Provided material:

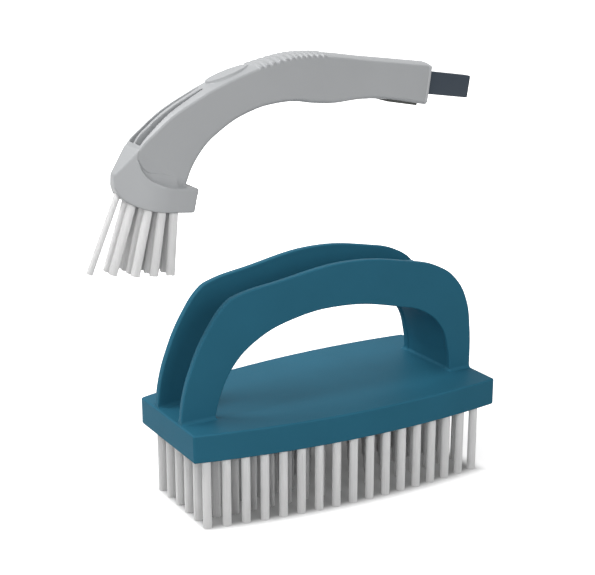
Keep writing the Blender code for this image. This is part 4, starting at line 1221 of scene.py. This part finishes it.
# %% [markdown]
# Three ramps over that distance shape the sheet: its colour turns from grey to pale at the outermost tufts,
# its added light comes up over the same few millimetres, and it grows again further out, where less light
# falls. The grey and the dim added light under the tufts are a painted shadow.

# %% The white sheet
# The grey is the sheet's colour for soft light and also the colour of the painted shadow under the tufts.
SHADOW_AND_BOUNCE_GREY, PALE_PAPER = "8C8C8C", "E8E8E8"
PAINTED_SHADOW_EDGE, GLOW_SHADOW_EDGE, GLOW_RISE = (-4 * MM, 3 * MM), (-3 * MM, 5 * MM), (60 * MM, 300 * MM)
GLOW_IN_PAINTED_SHADOW, GLOW_BESIDE, FAR_GAIN = 0.1, 0.65, 2


def white_sheet():
    material, tree, shader = fresh_material("white_paper")
    shader.inputs["Roughness"].default_value = 0.9
    shader.inputs["Specular IOR Level"].default_value = 0.1
    seen = is_seen(tree)
    away = outside_tufts(tree)
    # Seen from the camera, the sheet is grey under the tufts: a painted shadow.
    out_of_painted_shadow = maths(tree, "MULTIPLY", seen, ramp(tree, away, *PAINTED_SHADOW_EDGE, 0, 1))
    tree.links.new(tinted(tree, out_of_painted_shadow, SHADOW_AND_BOUNCE_GREY, PALE_PAPER), shader.inputs["Base Color"])
    shader.inputs["Emission Color"].default_value = (1, 1, 1, 1)
    # The added light is dim under the tufts, which paints their shadow there too.
    glow_by_painted_shadow = ramp(tree, away, *GLOW_SHADOW_EDGE, GLOW_IN_PAINTED_SHADOW, GLOW_BESIDE)
    glow = maths(tree, "MULTIPLY", glow_by_painted_shadow, ramp(tree, away, *GLOW_RISE, 1, FAR_GAIN))
    tree.links.new(maths(tree, "MULTIPLY", seen, glow), shader.inputs["Emission Strength"])
    return material


SHEET_HALF = 6
sheet = bmesh.new()
bmesh.ops.create_grid(sheet, x_segments=1, y_segments=1, size=SHEET_HALF)
floor = shaped("floor", sheet, white_sheet(), None)
print("a sheet of", 2 * SHEET_HALF, "by", 2 * SHEET_HALF, "m")

# %% [markdown]
# The sky is one even white. It lights the brushes weakly, so that the lamps shape them, and it is full
# white where it is seen.

# %% The sky
SOFT_SKY, SEEN_SKY = 0.17, 1.0
world = bpy.data.worlds.new("studio")
bpy.context.scene.world = world
world.use_nodes = True
sky = world.node_tree.nodes["Background"]
sky.inputs["Color"].default_value = (1, 1, 1, 1)
brightness = ramp(world.node_tree, is_seen(world.node_tree), 0, 1, SOFT_SKY, SEEN_SKY)
world.node_tree.links.new(brightness, sky.inputs["Strength"])
print("sky at", SOFT_SKY, "for soft light")

# %% [markdown]
# Four soft boxes light the set. One hangs over the back left, so the arm's ridge and the block's top are
# the brightest faces. The two in front fill the sides to about two thirds of that, while the inside of the
# grip stays dark. A weak one behind keeps the back readable when the camera is moved there, and it is left
# out of reflections, so that it lays no haze over the block's top.

# %% Lamps
def softbox(name, place, target, size, watts):
    lamp = bpy.data.lights.new(name, "AREA")
    lamp.shape = "SQUARE"
    lamp.size = size
    lamp.energy = watts
    holder = bpy.data.objects.new(name, lamp)
    bpy.context.scene.collection.objects.link(holder)
    holder.location = place
    holder.rotation_euler = (Vector(target) - Vector(place)).to_track_quat("-Z", "Y").to_euler()
    return holder


MIDDLE = (0, 0, 0.1)
softbox("overhead", (-0.65, 0.26, 1.2), (0, 0, 0.08), size=0.9, watts=16)
softbox("left_front", (-0.85, -1.0, 0.55), MIDDLE, size=0.6, watts=6.4)
softbox("front", (0.1, -1.35, 0.6), MIDDLE, size=0.6, watts=6)
softbox("behind", (0.1, 1.2, 0.9), MIDDLE, size=0.9, watts=5).visible_glossy = False
print("lamps:", [lamp.name for lamp in bpy.data.lights])

# %% [markdown]
# The camera stands where the photograph's did: low, to the left of the brush's front, and close, which is
# why the near corner of the block looks so much bigger than the far one. Its bearing, height and distance
# were found by fitting the block's edges.

# %% Camera
AZIMUTH = math.radians(-31.0)
ELEVATION = math.radians(17.06)
DISTANCE = 0.6737
SIDE_STEP = 0.0083
RISE = 0.0933
FOCAL_PIXELS = 1350
IMAGE_WIDTH = 595
SENSOR_WIDTH = 36

level = math.cos(ELEVATION)
back = Vector((math.sin(AZIMUTH) * level, -math.cos(AZIMUTH) * level, math.sin(ELEVATION)))
right = Vector((math.cos(AZIMUTH), math.sin(AZIMUTH), 0))
aim = Vector((block_x, 0, 0)) - right * SIDE_STEP + back.cross(right) * RISE
camera = bpy.data.objects.new("camera", bpy.data.cameras.new("camera"))
bpy.context.scene.collection.objects.link(camera)
camera.location = aim + back * DISTANCE
camera.rotation_euler = back.to_track_quat("Z", "Y").to_euler()
camera.data.sensor_width = SENSOR_WIDTH
camera.data.sensor_fit = "HORIZONTAL"
camera.data.lens = FOCAL_PIXELS / IMAGE_WIDTH * SENSOR_WIDTH
camera.data.clip_start = 0.01
bpy.context.scene.camera = camera
bpy.context.scene.view_settings.view_transform = "Standard"
print("lens", round(camera.data.lens, 1), "mm")

# %% [markdown]
# The cutters and boards in the workshop have done their work.

# %% Clear the workshop and finish
for tool in list(workshop.objects):
    bpy.data.objects.remove(tool)
bpy.data.collections.remove(workshop)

Set task:
Reproduce the full listing word for word.

Written response:
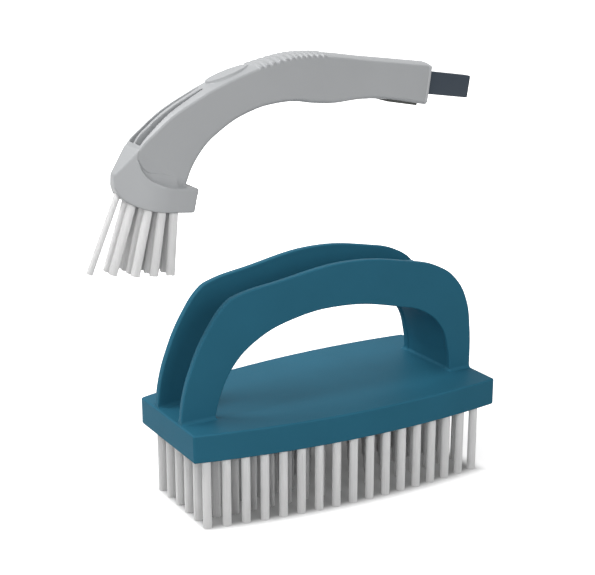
Keep writing the Blender code for this image. This is part 4, starting at line 1221 of scene.py. This part finishes it.
# %% [markdown]
# Three ramps over that distance shape the sheet: its colour turns from grey to pale at the outermost tufts,
# its added light comes up over the same few millimetres, and it grows again further out, where less light
# falls. The grey and the dim added light under the tufts are a painted shadow.

# %% The white sheet
# The grey is the sheet's colour for soft light and also the colour of the painted shadow under the tufts.
SHADOW_AND_BOUNCE_GREY, PALE_PAPER = "8C8C8C", "E8E8E8"
PAINTED_SHADOW_EDGE, GLOW_SHADOW_EDGE, GLOW_RISE = (-4 * MM, 3 * MM), (-3 * MM, 5 * MM), (60 * MM, 300 * MM)
GLOW_IN_PAINTED_SHADOW, GLOW_BESIDE, FAR_GAIN = 0.1, 0.65, 2


def white_sheet():
    material, tree, shader = fresh_material("white_paper")
    shader.inputs["Roughness"].default_value = 0.9
    shader.inputs["Specular IOR Level"].default_value = 0.1
    seen = is_seen(tree)
    away = outside_tufts(tree)
    # Seen from the camera, the sheet is grey under the tufts: a painted shadow.
    out_of_painted_shadow = maths(tree, "MULTIPLY", seen, ramp(tree, away, *PAINTED_SHADOW_EDGE, 0, 1))
    tree.links.new(tinted(tree, out_of_painted_shadow, SHADOW_AND_BOUNCE_GREY, PALE_PAPER), shader.inputs["Base Color"])
    shader.inputs["Emission Color"].default_value = (1, 1, 1, 1)
    # The added light is dim under the tufts, which paints their shadow there too.
    glow_by_painted_shadow = ramp(tree, away, *GLOW_SHADOW_EDGE, GLOW_IN_PAINTED_SHADOW, GLOW_BESIDE)
    glow = maths(tree, "MULTIPLY", glow_by_painted_shadow, ramp(tree, away, *GLOW_RISE, 1, FAR_GAIN))
    tree.links.new(maths(tree, "MULTIPLY", seen, glow), shader.inputs["Emission Strength"])
    return material


SHEET_HALF = 6
sheet = bmesh.new()
bmesh.ops.create_grid(sheet, x_segments=1, y_segments=1, size=SHEET_HALF)
floor = shaped("floor", sheet, white_sheet(), None)
print("a sheet of", 2 * SHEET_HALF, "by", 2 * SHEET_HALF, "m")

# %% [markdown]
# The sky is one even white. It lights the brushes weakly, so that the lamps shape them, and it is full
# white where it is seen.

# %% The sky
SOFT_SKY, SEEN_SKY = 0.17, 1.0
world = bpy.data.worlds.new("studio")
bpy.context.scene.world = world
world.use_nodes = True
sky = world.node_tree.nodes["Background"]
sky.inputs["Color"].default_value = (1, 1, 1, 1)
brightness = ramp(world.node_tree, is_seen(world.node_tree), 0, 1, SOFT_SKY, SEEN_SKY)
world.node_tree.links.new(brightness, sky.inputs["Strength"])
print("sky at", SOFT_SKY, "for soft light")

# %% [markdown]
# Four soft boxes light the set. One hangs over the back left, so the arm's ridge and the block's top are
# the brightest faces. The two in front fill the sides to about two thirds of that, while the inside of the
# grip stays dark. A weak one behind keeps the back readable when the camera is moved there, and it is left
# out of reflections, so that it lays no haze over the block's top.

# %% Lamps
def softbox(name, place, target, size, watts):
    lamp = bpy.data.lights.new(name, "AREA")
    lamp.shape = "SQUARE"
    lamp.size = size
    lamp.energy = watts
    holder = bpy.data.objects.new(name, lamp)
    bpy.context.scene.collection.objects.link(holder)
    holder.location = place
    holder.rotation_euler = (Vector(target) - Vector(place)).to_track_quat("-Z", "Y").to_euler()
    return holder


MIDDLE = (0, 0, 0.1)
softbox("overhead", (-0.65, 0.26, 1.2), (0, 0, 0.08), size=0.9, watts=16)
softbox("left_front", (-0.85, -1.0, 0.55), MIDDLE, size=0.6, watts=6.4)
softbox("front", (0.1, -1.35, 0.6), MIDDLE, size=0.6, watts=6)
softbox("behind", (0.1, 1.2, 0.9), MIDDLE, size=0.9, watts=5).visible_glossy = False
print("lamps:", [lamp.name for lamp in bpy.data.lights])

# %% [markdown]
# The camera stands where the photograph's did: low, to the left of the brush's front, and close, which is
# why the near corner of the block looks so much bigger than the far one. Its bearing, height and distance
# were found by fitting the block's edges.

# %% Camera
AZIMUTH = math.radians(-31.0)
ELEVATION = math.radians(17.06)
DISTANCE = 0.6737
SIDE_STEP = 0.0083
RISE = 0.0933
FOCAL_PIXELS = 1350
IMAGE_WIDTH = 595
SENSOR_WIDTH = 36

level = math.cos(ELEVATION)
back = Vector((math.sin(AZIMUTH) * level, -math.cos(AZIMUTH) * level, math.sin(ELEVATION)))
right = Vector((math.cos(AZIMUTH), math.sin(AZIMUTH), 0))
aim = Vector((block_x, 0, 0)) - right * SIDE_STEP + back.cross(right) * RISE
camera = bpy.data.objects.new("camera", bpy.data.cameras.new("camera"))
bpy.context.scene.collection.objects.link(camera)
camera.location = aim + back * DISTANCE
camera.rotation_euler = back.to_track_quat("Z", "Y").to_euler()
camera.data.sensor_width = SENSOR_WIDTH
camera.data.sensor_fit = "HORIZONTAL"
camera.data.lens = FOCAL_PIXELS / IMAGE_WIDTH * SENSOR_WIDTH
camera.data.clip_start = 0.01
bpy.context.scene.camera = camera
bpy.context.scene.view_settings.view_transform = "Standard"
print("lens", round(camera.data.lens, 1), "mm")

# %% [markdown]
# The cutters and boards in the workshop have done their work.

# %% Clear the workshop and finish
for tool in list(workshop.objects):
    bpy.data.objects.remove(tool)
bpy.data.collections.remove(workshop)